▸ **Challenge**
Each line from the start of the data below through the one containing "return group([switch_place() *" must be reproduced exactly.

▸ **Recorded data**
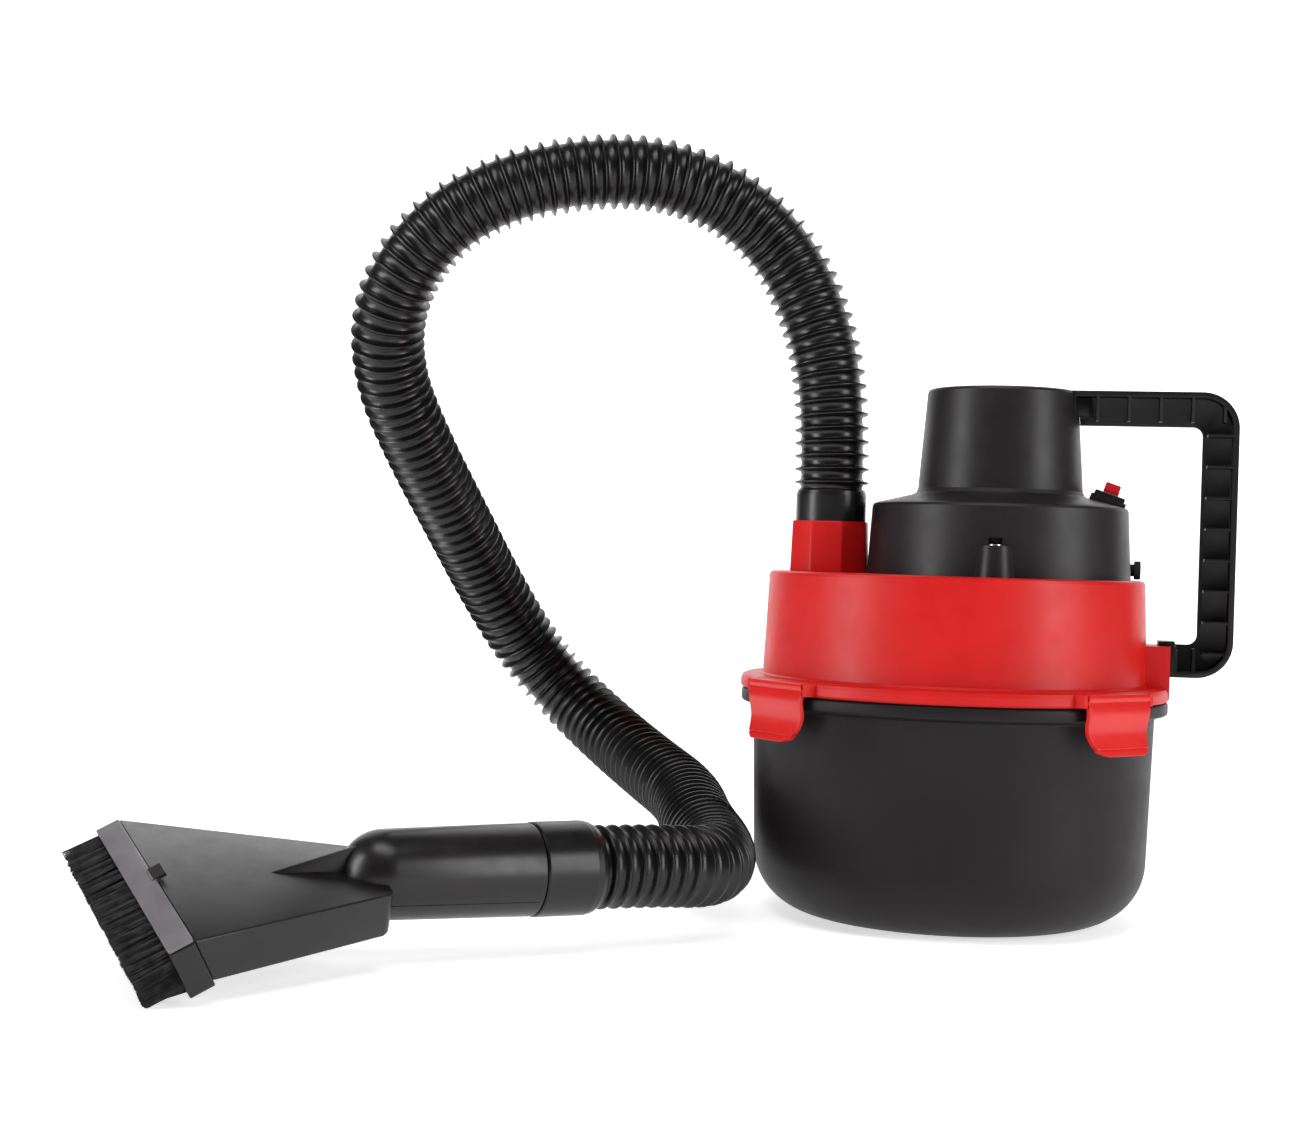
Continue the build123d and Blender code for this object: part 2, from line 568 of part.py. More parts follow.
def switch_terminals():
    return group([switch_place() * (Pos(0, y, -10.0) * Box(4.8, 0.8, 3.9)) for y in (-4, 4)])


def lead(points, radius, bends):
    path = FilletPolyline(*points, radius=bends)
    start = Plane(origin=path @ 0, z_dir=path % 0)
    return sweep(start * Circle(radius), path=path)


def tag_end(y):
    """Lower end of a switch tag."""
    tag = (switch_place() * Pos(0, y, -12.2)).position
    return (tag.X, tag.Y, tag.Z)


def switch_lead():
    """Insulated lead from a switch tag up past the can to the motor's brush gear."""
    start = tag_end(4)
    return lead([start, (start[0] - 0.6, 4, 164.6), (50, 7.6, 164.6), (46.5, 11.5, 173), (45.6, 11.5, 190),
                 (MOTOR_X + 26.3, 9, 207)], 0.8, 0.9)


def supply_lead():
    """Insulated lead from the other switch tag down the fan chamber to the cord outlet."""
    start = tag_end(-4)
    return lead([start, (start[0] - 0.4, -4, 162.3), (66.3, 0, 162.3), (67, 8.6, 148.3),
                 (73.4, 9, LID_Z + 4.4)], 0.8, 0.9)


def cord_grommet():
    """Soft bush where the supply cord leaves the housing."""
    place = Pos(MOTOR_X + 56.0, 9, LID_Z + 4.4) * Rot(0, 90, 0)
    body = Cylinder(2.55, 5.0) + Pos(0, 0, 2.2) * Cylinder(3.9, 2.6)
    body -= Cylinder(1.5, 20)
    return place * body


# ---- filter, float and deflector under the lid -------------------------------------
CAGE_LOW_Z = 84.0


def filter_cage():
    """Slotted cup that hangs under the eye and guides the float."""
    top = LID_Z - WALL - 0.1
    body = ring(33.0, 30.8, CAGE_LOW_Z, top - 9, MOTOR_X) + disc(33.0, CAGE_LOW_Z, CAGE_LOW_Z + 2, MOTOR_X)
    body += ring(33.0, 30.2, top - 11, top, MOTOR_X)
    for k in range(12):
        slot = Rot(0, 0, 30 * k + 15) * (Pos(32, 0, CAGE_LOW_Z + 21) * Box(8, 9, 30))
        body -= Pos(MOTOR_X, 0, 0) * slot
    body -= disc(12, CAGE_LOW_Z - 1, CAGE_LOW_Z + 3, MOTOR_X)
    guide = [Pos(MOTOR_X, 0, 0) * Rot(0, 0, a) * block(25.4, 31.2, -0.9, 0.9, CAGE_LOW_Z + 1, top - 12)
             for a in (0, 90, 180, 270)]
    return body + joined(guide)


def filter_sleeve():
    """Cloth and foam sleeve stretched over the cage."""
    return ring(37.5, 33.1, CAGE_LOW_Z + 0.5, LID_Z - 15, MOTOR_X) + disc(37.5, CAGE_LOW_Z - 3.2,
                                                                        CAGE_LOW_Z - 0.1, MOTOR_X) \
        + ring(37.5, 33.1, CAGE_LOW_Z - 0.2, CAGE_LOW_Z + 0.6, MOTOR_X)


def filter_band():
    return ring(39.2, 37.55, LID_Z - 22, LID_Z - 17, MOTOR_X)


def float_cup():
    """Hollow float that rises with the water and shuts the eye."""
    z0 = CAGE_LOW_Z + 2.1
    outer = disc(25.0, z0, z0 + 26, MOTOR_X)
    outer = fillet(outer.edges().sort_by(Axis.Z)[-1], 6)
    return outer - disc(23.2, z0 - 1, z0 + 22, MOTOR_X)


def inlet_deflector():
    """Short elbow that turns the incoming air down the tank wall."""
    top = LID_Z - 14.1
    pipe = ring(COLLAR_BORE_R + 1.9, COLLAR_BORE_R - 1.0, top - 14, top, COLLAR_X)
    cap = disc(COLLAR_BORE_R + 1.9, top - 16, top - 14, COLLAR_X)
    body = pipe + cap
    body -= block(COLLAR_X - 20, COLLAR_X - 4, -9, 9, top - 13.9, top - 3)
    return body


# ---- hose --------------------------------------------------------------------
def route_radii(points):
    """Largest arc each corner allows: 0.45 of its shorter run over tan of half the turn."""
    radii = []
    for a, b, c in zip(points, points[1:], points[2:]):
        before = Vector(*b) - Vector(*a)
        after = Vector(*c) - Vector(*b)
        turn = math.radians(before.get_angle(after))
        radii.append(0.45 * min(before.length, after.length) / math.tan(turn / 2))
    return radii


def hose():
    radii = route_radii(HOSE_ROUTE)
    path = FilletPolyline(*HOSE_ROUTE, radius=radii)
    start = Plane(origin=path @ 0, z_dir=path % 0)
    section = start * (Circle(HOSE_R) - Circle(HOSE_BORE_R))
    tube = sweep(section, path=path)
    area = math.pi * (HOSE_R ** 2 - HOSE_BORE_R ** 2)
    print("hose radii", [round(r) for r in radii])
    print("hose length", round(path.length, 1), "volume over section x length",
          round(tube.volume / (area * path.length), 4))
    return tube


def hose_lid_cuff():
    """Plug for the lid's collar, with a shoulder that seats on the collar."""
    points = [
        (12.2, COLLAR_TOP_Z - 24), (14.1, COLLAR_TOP_Z - 24), (COLLAR_BORE_R - FIT, COLLAR_TOP_Z - 20),
        (COLLAR_BORE_R - FIT, COLLAR_TOP_Z + 0.1), (15.05, COLLAR_TOP_Z + 0.1), (15.0, HOSE_START_Z - 2.6),
        (14.6, HOSE_START_Z - 0.9), (13.9, HOSE_START_Z), (12.2, HOSE_START_Z)]
    return spun(points, COLLAR_X)


# ---- nozzle ------------------------------------------------------------------
def nozzle_place():
    """Local frame of the nozzle: x along the tube to the bristles, z up."""
    ahead = Vector(*NOZZLE_X).normalized()
    lean = Vector(*NOZZLE_UP)
    return Location(Plane(origin=NOZZLE_TIP, x_dir=ahead, z_dir=lean - ahead * lean.dot(ahead)))


def along(points):
    """Solid of revolution about the nozzle's x axis from (x, radius) points."""
    face = make_face(Polyline(*[(x, r, 0) for x, r in points], close=True))
    return revolve(face, Axis.X)


def hose_end_cuff():
    outline = [
        (-SEAM_S - 0.3, 16.0), (-SEAM_S - 0.3, 17.2), (-SEAM_S - 0.9, 17.65), (-CUFF_S + 5.5, 17.75),
        (-CUFF_S + 3.0, 17.3), (-CUFF_S + 1.0, 16.2), (-CUFF_S + 0.1, 15.0), (-CUFF_S + 0.1, 12.4),
        (-CUFF_S + 4.0, 12.4), (-CUFF_S + 4.0, 16.0)]
    return nozzle_place() * along(outline)


def fan_plan(grow, front, rear):
    """Plan of the flat fan: widens from the tube to the brush."""
    spread = (BRUSH_W / 2 - 1.0 - FAN_REAR_HALF) / (FAN_WIDE_X - FAN_REAR_X)
    half_rear = FAN_REAR_HALF + grow + spread * (rear - FAN_REAR_X)
    half_front = FAN_REAR_HALF + grow + spread * (front - FAN_REAR_X)
    return Polygon((rear, -half_rear), (front, -half_front), (front, half_front), (rear, half_rear), align=None)


def mouth_plane(offset):
    """Plane across the mouth, leaning with the brush, at a distance ahead of its back face."""
    tilt = math.radians(BRUSH_TILT)
    ahead = Vector(math.cos(tilt), 0, -math.sin(tilt))
    centre = Vector(BRUSH_AT[0], 0, BRUSH_AT[1]) - ahead * (BRUSH_D / 2)
    return Plane(origin=centre + ahead * offset, x_dir=(0, 1, 0), z_dir=ahead)


def nozzle_body():
    """Grip tube with a domed end, flowing into a flat hollow fan with a stiffening fin."""
    grip = along([(-SEAM_S, 0), (-SEAM_S, TUBE_END_R), (DOME_S, TUBE_DOME_R), (DOME_S, 0)])
    dome = Pos(DOME_S, 0, 0) * Sphere(TUBE_DOME_R)
    spigot = along([(-SEAM_S - 18, 0), (-SEAM_S - 18, 15.5), (-SEAM_S - 16, 16.0 - FIT),
                    (-SEAM_S, 16.0 - FIT), (-SEAM_S, 0)])
    fan = Pos(0, 0, FAN_LOW_Z) * extrude(fan_plan(0, 90, FAN_REAR_X), amount=FAN_TOP_Z - FAN_LOW_Z)
    fan = fillet(fan.edges().filter_by(Axis.Z).sort_by(Axis.X)[0:2], 4.0)
    ahead = mouth_plane(0)
    keep = Location(ahead) * (Pos(0, 0, -100) * Box(300, 300, 200))
    fan &= keep
    fin = extrude(Plane.XZ * Polygon((-2, 12.5), (6.0, 8.6), (34, FAN_TOP_Z - 0.2), (-2, FAN_TOP_Z - 0.2),
                                     align=None), amount=0.9, both=True)
    body = grip + dome + spigot + fan + fin
    hollow_fan = Pos(0, 0, FAN_LOW_Z + 1.9) * extrude(fan_plan(-1.9, 95, FAN_REAR_X + 2.4),
                                                     amount=FAN_TOP_Z - FAN_LOW_Z - 3.8)
    tube_bore = along([(-SEAM_S - 25, 0), (-SEAM_S - 25, 13.6), (DOME_S, 13.6), (DOME_S, 0)])
    dome_bore = Pos(DOME_S, 0, 0) * Sphere(13.6)
    body -= hollow_fan
    body -= tube_bore
    body -= dome_bore & block(-60, 20, -30, 30, FAN_LOW_Z + 1.9, 30)
    return nozzle_place() * body


def brush_outline(w, h, r):
    return RectangleRounded(w, h, r)


def brush_frame():
    """Clip-on frame that holds the bristles round the mouth."""
    at = Location(mouth_plane(0.05))
    outer = extrude(brush_outline(BRUSH_W, BRUSH_H, 2.0), amount=BRUSH_D)
    slot = Pos(0, 0, -2) * extrude(brush_outline(BRUSH_W - 17, BRUSH_H - 11.6, 2.0), amount=60)
    seat = Pos(0, 0, BRUSH_D - 4) * extrude(brush_outline(BRUSH_W - 2.6, BRUSH_H - 2.6, 1.4)
                                            - brush_outline(BRUSH_W - 13.4, BRUSH_H - 9.6, 2.0), amount=5)
    clip = Pos(0, BRUSH_H / 2 + 0.1, -1.2) * Box(9, 1.2, 5)
    # tongue inside the mouth, in line with the nozzle so that the frame pulls straight off
    inner_low = FAN_LOW_Z + 1.9 + GAP
    inner_high = FAN_TOP_Z - 1.9 - GAP
    tongue = Pos(0, 0, inner_low) * extrude(fan_plan(-1.9 - GAP, 95, 62), amount=inner_high - inner_low)
    tongue -= Pos(0, 0, inner_low + 1.6) * extrude(fan_plan(-4.8, 96, 50), amount=inner_high - inner_low - 3.2)
    behind = Location(mouth_plane(0.1)) * (Pos(0, 0, -20) * Box(300, 300, 40))
    ahead = Location(mouth_plane(-6.0)) * (Pos(0, 0, 20) * Box(300, 300, 40))
    return nozzle_place() * (at * (outer + clip - slot - seat) + (tongue & behind & ahead))


def bristles():
    """Closed ring of bristles, set in the frame's groove."""
    at = Location(mouth_plane(0.05))
    band = brush_outline(BRUSH_W - 2.8, BRUSH_H - 2.8, 1.4) - brush_outline(BRUSH_W - 13.2, BRUSH_H - 9.4, 2.0)
    body = Pos(0, 0, BRUSH_D - 3.9) * extrude(band, amount=BRISTLE_L + 3.9)
    # the lowest tips are pressed flat by the floor
    return (nozzle_place() * at * body) & block(-600, 200, -600, 200, 0.3, 400)


# ---- write every part ------------------------------------------------------------
def main():
    simple = [
        tank, lid, lid_seal, latch_pins, motor_housing, housing_screws, handle, handle_screws,
        motor_mount_plate, plate_screws, motor_can, motor_end_cap, motor_screws, motor_magnets,
        lower_bush, upper_bush, carbon_brushes, brush_holders, motor_shaft, armature_core,
        armature_windings, commutator, impeller, impeller_nut, switch_bezel, switch_rocker,
        switch_terminals, switch_lead, supply_lead, cord_grommet, filter_cage, filter_sleeve,
        filter_band, float_cup, inlet_deflector, hose, hose_lid_cuff, hose_end_cuff,
        nozzle_body, brush_frame, bristles]
    for make in simple:
        save(make(), make.__name__)
    tab = latch()
    for name, frame in latch_frames().items():
        save(frame * tab, f"latch_{name}")


main()
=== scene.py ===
# %% [markdown]
# # A small canister vacuum for the car
# The real object is a black plastic bucket with a red latched lid. A motor housing, a carrying
# handle and a corrugated hose stand on the lid, and the hose ends in a flat brush nozzle.
# The engineering model already has the right sizes, so this lesson gives each part the finish
# and the small shapes that a moulded plastic part has.

# %% Load the frame
import math
import random
import bpy
import bmesh
import numpy as np
from mathutils import Matrix, Vector


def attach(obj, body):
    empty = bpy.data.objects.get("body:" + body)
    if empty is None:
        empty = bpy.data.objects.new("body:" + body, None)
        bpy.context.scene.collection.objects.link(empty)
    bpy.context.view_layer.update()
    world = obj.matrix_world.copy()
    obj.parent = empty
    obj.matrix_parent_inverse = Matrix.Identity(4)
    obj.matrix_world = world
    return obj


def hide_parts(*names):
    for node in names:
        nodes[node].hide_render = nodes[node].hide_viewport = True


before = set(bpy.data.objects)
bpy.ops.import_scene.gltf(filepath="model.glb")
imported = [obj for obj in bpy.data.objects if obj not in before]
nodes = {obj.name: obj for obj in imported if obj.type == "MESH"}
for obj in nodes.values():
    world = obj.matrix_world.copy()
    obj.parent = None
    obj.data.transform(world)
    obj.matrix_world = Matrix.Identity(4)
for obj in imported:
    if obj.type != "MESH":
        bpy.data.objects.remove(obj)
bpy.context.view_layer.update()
MM = 0.001

# %% [markdown]
# ## Camera
# The camera is a long lens almost one metre away and a little above the middle of the bucket.
# It could be aimed with a Track To constraint, but a slight roll would be lost, so its three
# axes are written from the yaw, pitch and roll instead.

# %% Camera
yaw, pitch, roll = math.radians(-10.93), math.radians(0.385), math.radians(1.678)
forward = Vector((math.sin(yaw) * math.cos(pitch), math.cos(yaw) * math.cos(pitch), -math.sin(pitch)))
right = Vector((math.cos(yaw), -math.sin(yaw), 0))
up = right.cross(forward)
side = right * math.cos(roll) + up * math.sin(roll)
top = up * math.cos(roll) - right * math.sin(roll)
camera = bpy.data.objects.new("camera", bpy.data.cameras.new("camera"))
camera.data.lens = 57.96
camera.data.sensor_width = 36.0
axes = Matrix((side, top, -forward)).transposed()
camera.matrix_world = Matrix.Translation(Vector((38.0, -895.9, 149.6)) * MM) @ axes.to_4x4()
bpy.context.scene.collection.objects.link(camera)
bpy.context.scene.camera = camera
print("camera at", [round(v, 3) for v in camera.location])

# %% [markdown]
# ## The hose's line
# The hose is one length of about 0.8 metres. It rises out of the lid, leans over in an arch, and
# comes back round the bucket to the nozzle. A NURBS spline runs smoothly near its control
# points, which suits a springy hose better than straight runs with rounded corners.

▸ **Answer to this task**
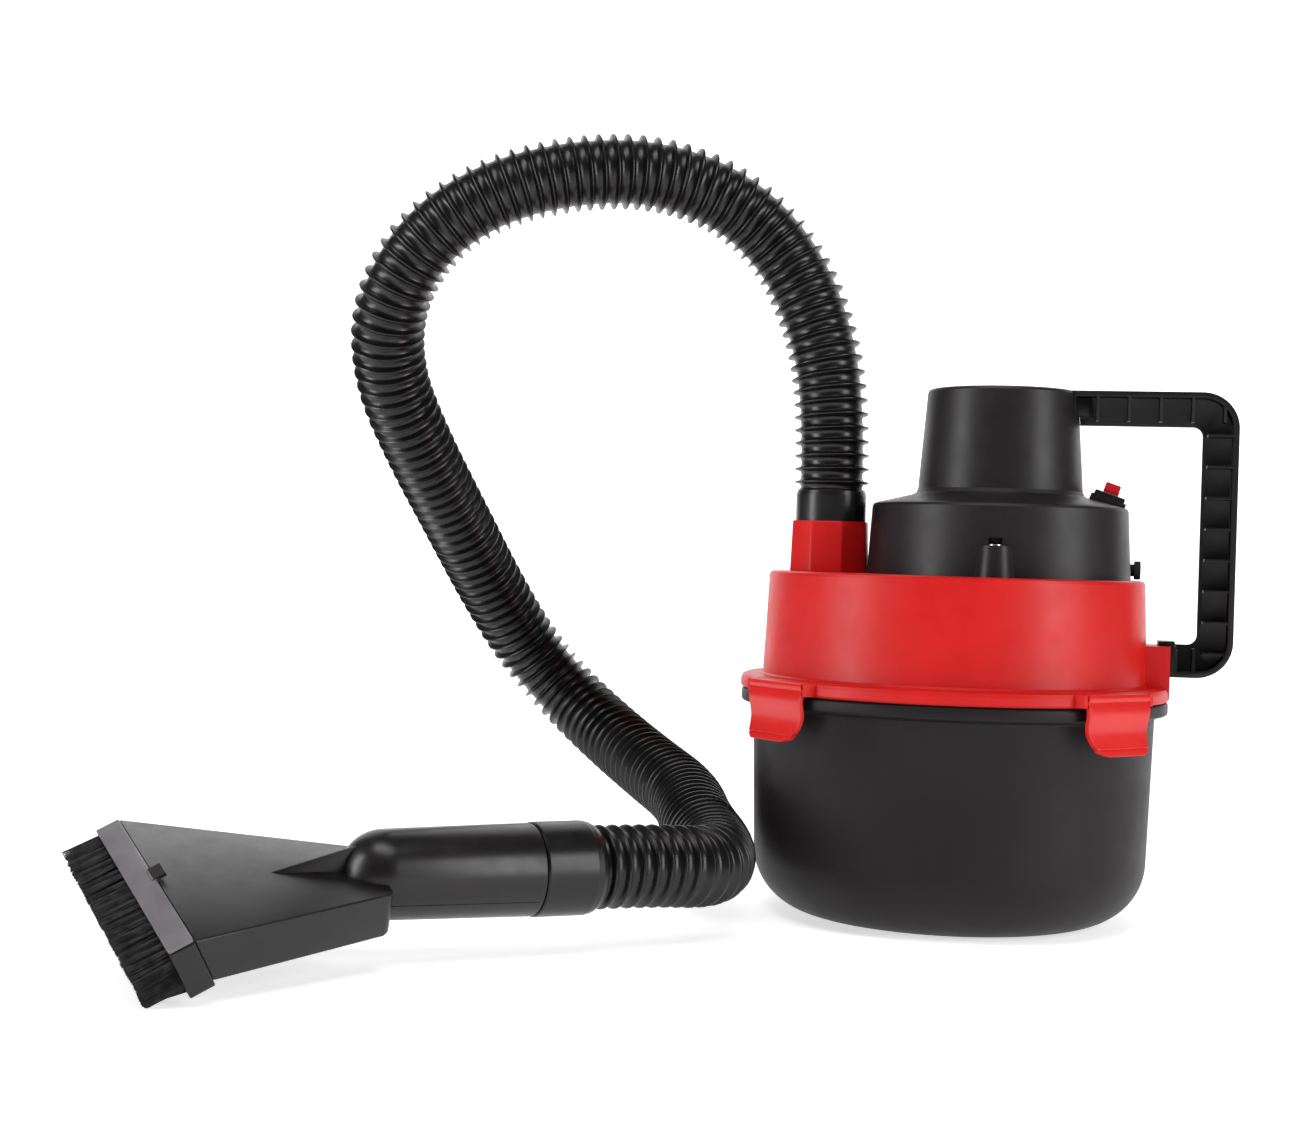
Continue the build123d and Blender code for this object: part 2, from line 568 of part.py. More parts follow.
def switch_terminals():
    return group([switch_place() * (Pos(0, y, -10.0) * Box(4.8, 0.8, 3.9)) for y in (-4, 4)])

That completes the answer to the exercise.